Exercise objective: Search the data below for the word "OpenSCAD" and copy each line that holds it.

Extracted records:
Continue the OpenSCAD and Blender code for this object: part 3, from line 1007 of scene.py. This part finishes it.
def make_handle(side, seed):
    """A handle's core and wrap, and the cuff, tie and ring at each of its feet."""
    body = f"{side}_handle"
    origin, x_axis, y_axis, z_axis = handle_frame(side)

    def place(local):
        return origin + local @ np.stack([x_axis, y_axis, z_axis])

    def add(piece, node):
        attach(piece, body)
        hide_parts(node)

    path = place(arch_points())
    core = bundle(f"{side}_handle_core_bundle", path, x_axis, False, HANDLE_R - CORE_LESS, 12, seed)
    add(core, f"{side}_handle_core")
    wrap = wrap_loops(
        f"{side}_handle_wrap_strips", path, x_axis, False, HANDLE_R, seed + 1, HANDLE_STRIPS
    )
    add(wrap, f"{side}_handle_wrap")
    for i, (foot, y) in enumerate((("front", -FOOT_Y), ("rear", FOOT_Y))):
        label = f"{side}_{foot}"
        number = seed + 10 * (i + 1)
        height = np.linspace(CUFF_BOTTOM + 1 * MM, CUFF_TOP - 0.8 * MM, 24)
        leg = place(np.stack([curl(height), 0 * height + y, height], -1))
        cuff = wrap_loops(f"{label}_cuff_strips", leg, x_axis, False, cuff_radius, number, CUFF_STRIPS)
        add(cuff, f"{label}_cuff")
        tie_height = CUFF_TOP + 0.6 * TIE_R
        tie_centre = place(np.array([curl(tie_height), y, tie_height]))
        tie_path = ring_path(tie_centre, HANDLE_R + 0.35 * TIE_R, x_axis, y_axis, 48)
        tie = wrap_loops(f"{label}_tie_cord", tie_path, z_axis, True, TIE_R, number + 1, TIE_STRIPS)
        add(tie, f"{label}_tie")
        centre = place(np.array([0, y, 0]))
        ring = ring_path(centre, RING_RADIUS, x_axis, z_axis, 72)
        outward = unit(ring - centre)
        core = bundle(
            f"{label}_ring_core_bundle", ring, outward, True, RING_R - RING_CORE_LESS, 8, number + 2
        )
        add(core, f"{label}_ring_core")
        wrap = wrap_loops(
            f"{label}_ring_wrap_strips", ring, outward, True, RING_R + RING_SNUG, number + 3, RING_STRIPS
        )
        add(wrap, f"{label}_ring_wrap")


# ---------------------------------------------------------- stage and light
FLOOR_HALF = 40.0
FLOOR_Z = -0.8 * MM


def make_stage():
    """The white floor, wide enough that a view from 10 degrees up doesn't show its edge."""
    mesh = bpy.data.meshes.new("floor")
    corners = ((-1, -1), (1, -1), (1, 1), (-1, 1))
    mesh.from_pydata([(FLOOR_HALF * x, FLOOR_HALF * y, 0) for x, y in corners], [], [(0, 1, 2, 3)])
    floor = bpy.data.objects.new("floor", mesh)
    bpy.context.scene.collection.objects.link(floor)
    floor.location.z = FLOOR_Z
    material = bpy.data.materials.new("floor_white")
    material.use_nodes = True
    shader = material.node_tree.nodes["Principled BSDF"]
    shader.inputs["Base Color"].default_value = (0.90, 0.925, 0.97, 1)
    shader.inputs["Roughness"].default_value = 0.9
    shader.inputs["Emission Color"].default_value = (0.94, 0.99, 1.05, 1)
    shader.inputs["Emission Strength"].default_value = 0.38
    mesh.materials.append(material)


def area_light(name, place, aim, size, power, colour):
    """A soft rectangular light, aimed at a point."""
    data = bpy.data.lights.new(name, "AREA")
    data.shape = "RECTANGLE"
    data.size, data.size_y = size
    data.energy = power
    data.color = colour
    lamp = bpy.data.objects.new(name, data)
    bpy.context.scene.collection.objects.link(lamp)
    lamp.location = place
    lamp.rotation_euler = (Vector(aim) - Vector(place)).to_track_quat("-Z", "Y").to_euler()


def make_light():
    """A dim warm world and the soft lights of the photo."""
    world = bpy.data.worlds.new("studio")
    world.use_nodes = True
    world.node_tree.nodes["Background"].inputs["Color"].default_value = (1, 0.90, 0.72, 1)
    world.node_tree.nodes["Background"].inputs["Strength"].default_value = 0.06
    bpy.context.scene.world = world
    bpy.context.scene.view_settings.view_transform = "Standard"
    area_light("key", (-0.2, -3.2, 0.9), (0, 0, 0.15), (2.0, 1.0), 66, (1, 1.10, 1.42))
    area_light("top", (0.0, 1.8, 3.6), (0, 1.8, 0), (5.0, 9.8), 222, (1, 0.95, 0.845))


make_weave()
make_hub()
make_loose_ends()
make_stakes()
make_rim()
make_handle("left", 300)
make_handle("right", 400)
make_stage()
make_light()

==

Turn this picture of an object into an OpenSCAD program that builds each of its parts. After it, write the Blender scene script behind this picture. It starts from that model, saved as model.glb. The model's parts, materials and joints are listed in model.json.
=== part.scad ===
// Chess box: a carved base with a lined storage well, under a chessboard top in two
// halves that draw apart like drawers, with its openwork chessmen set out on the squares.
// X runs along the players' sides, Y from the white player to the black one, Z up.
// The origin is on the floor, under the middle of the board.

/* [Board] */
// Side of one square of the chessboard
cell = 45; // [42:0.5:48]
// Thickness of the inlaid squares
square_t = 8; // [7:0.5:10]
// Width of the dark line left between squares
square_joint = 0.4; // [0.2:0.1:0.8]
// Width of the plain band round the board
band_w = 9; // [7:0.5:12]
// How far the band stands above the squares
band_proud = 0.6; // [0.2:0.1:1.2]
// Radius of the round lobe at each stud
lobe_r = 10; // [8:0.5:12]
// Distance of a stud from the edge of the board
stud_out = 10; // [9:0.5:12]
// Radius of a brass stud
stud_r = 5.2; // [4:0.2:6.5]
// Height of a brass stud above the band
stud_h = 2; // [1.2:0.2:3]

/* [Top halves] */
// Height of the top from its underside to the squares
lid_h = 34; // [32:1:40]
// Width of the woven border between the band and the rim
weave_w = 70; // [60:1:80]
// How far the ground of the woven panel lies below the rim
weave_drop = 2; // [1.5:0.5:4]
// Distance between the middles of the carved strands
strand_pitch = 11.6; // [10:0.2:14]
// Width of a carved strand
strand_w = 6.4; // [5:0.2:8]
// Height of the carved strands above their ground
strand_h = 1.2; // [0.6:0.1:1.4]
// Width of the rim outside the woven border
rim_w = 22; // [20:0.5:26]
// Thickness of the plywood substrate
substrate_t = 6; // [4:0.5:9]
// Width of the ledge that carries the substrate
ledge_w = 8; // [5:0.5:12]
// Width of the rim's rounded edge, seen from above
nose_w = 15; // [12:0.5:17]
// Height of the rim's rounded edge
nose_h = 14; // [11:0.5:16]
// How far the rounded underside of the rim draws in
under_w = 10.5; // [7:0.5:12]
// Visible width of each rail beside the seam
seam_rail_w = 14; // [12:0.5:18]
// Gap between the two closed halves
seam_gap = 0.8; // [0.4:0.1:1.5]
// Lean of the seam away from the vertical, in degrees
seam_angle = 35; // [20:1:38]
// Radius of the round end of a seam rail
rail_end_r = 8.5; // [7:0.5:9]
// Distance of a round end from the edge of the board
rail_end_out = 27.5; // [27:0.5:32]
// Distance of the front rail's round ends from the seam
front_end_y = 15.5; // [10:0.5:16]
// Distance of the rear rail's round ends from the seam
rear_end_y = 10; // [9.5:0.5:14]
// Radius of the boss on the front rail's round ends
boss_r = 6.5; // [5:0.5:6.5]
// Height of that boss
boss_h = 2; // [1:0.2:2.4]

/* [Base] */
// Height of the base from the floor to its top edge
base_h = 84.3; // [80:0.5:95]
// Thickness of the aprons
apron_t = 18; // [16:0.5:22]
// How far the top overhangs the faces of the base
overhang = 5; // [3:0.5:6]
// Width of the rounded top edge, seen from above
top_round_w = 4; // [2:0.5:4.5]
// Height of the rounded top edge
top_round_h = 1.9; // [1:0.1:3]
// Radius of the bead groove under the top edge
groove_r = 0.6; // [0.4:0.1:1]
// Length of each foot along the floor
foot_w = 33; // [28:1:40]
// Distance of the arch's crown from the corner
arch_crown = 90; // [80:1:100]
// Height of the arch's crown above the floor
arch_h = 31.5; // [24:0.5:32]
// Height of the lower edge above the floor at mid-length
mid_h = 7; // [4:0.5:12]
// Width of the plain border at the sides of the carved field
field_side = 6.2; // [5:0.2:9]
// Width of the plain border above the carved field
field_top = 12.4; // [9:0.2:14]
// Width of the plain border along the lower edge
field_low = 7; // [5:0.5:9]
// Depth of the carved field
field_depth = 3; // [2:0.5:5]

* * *

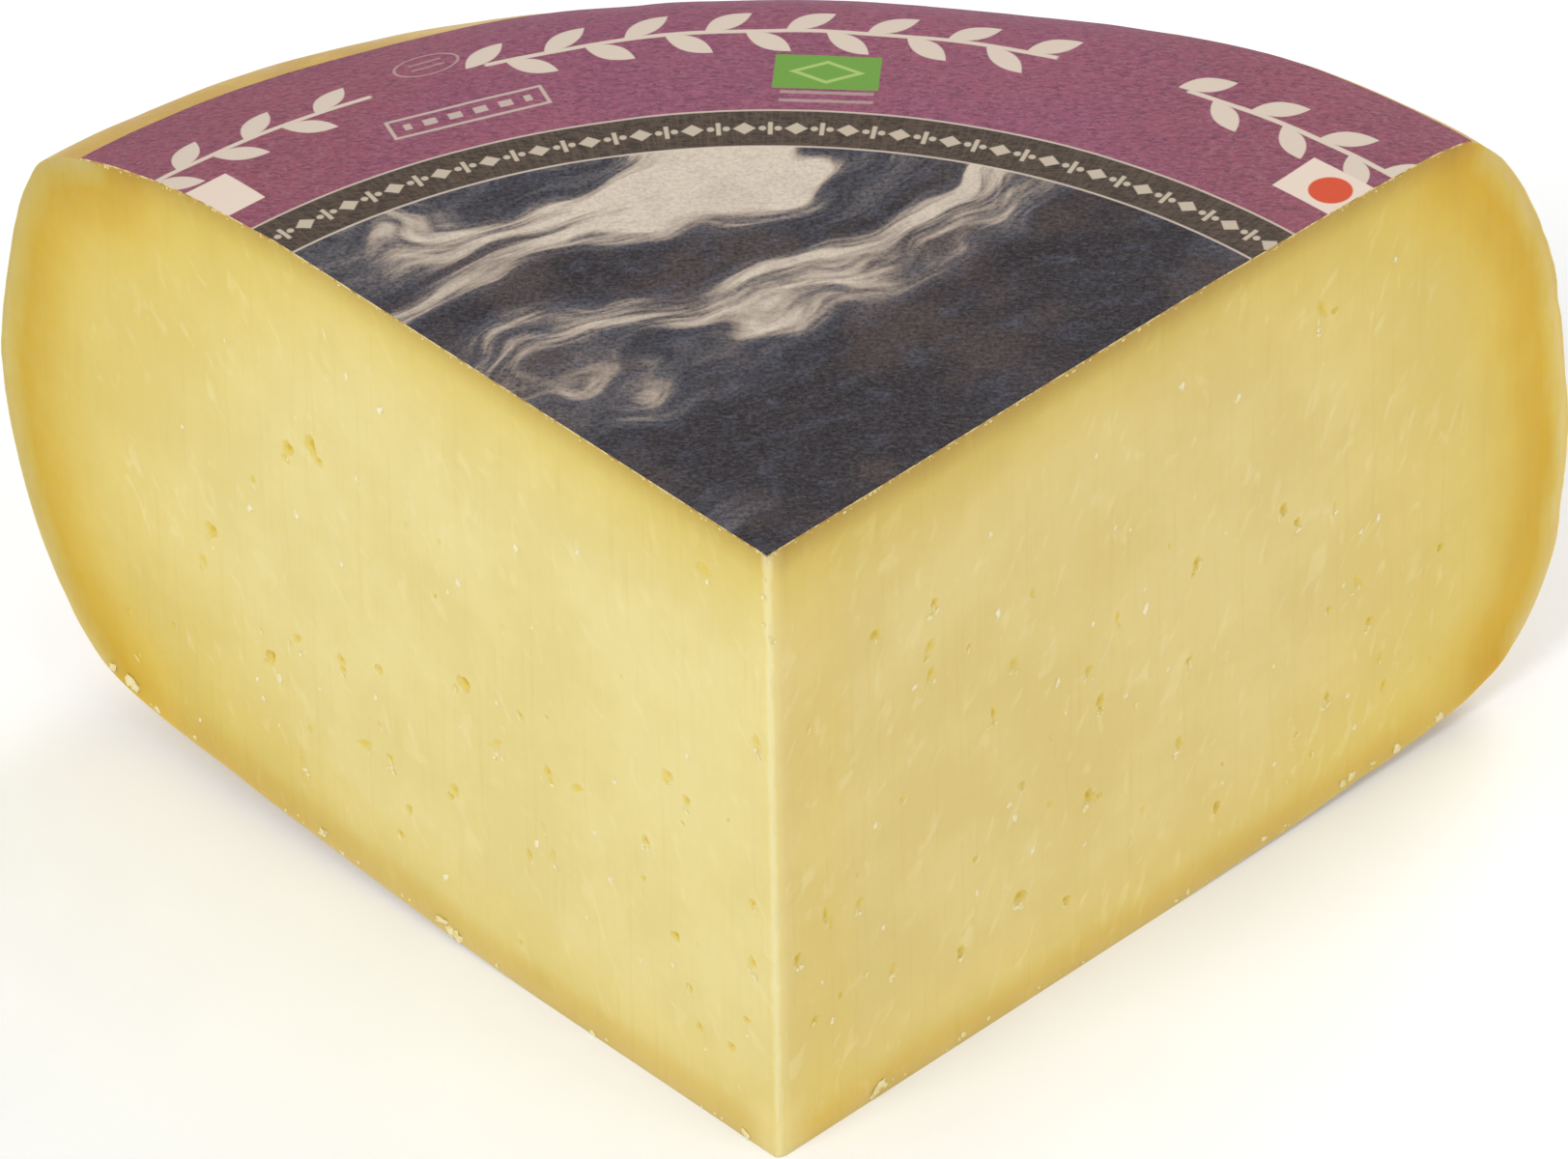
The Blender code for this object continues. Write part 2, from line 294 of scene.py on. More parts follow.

Result of this task:
Continue the OpenSCAD and Blender code for this object: part 3, from line 1007 of scene.py. This part finishes it.
Turn this picture of an object into an OpenSCAD program that builds each of its parts. After it, write the Blender scene script behind this picture. It starts from that model, saved as model.glb. The model's parts, materials and joints are listed in model.json.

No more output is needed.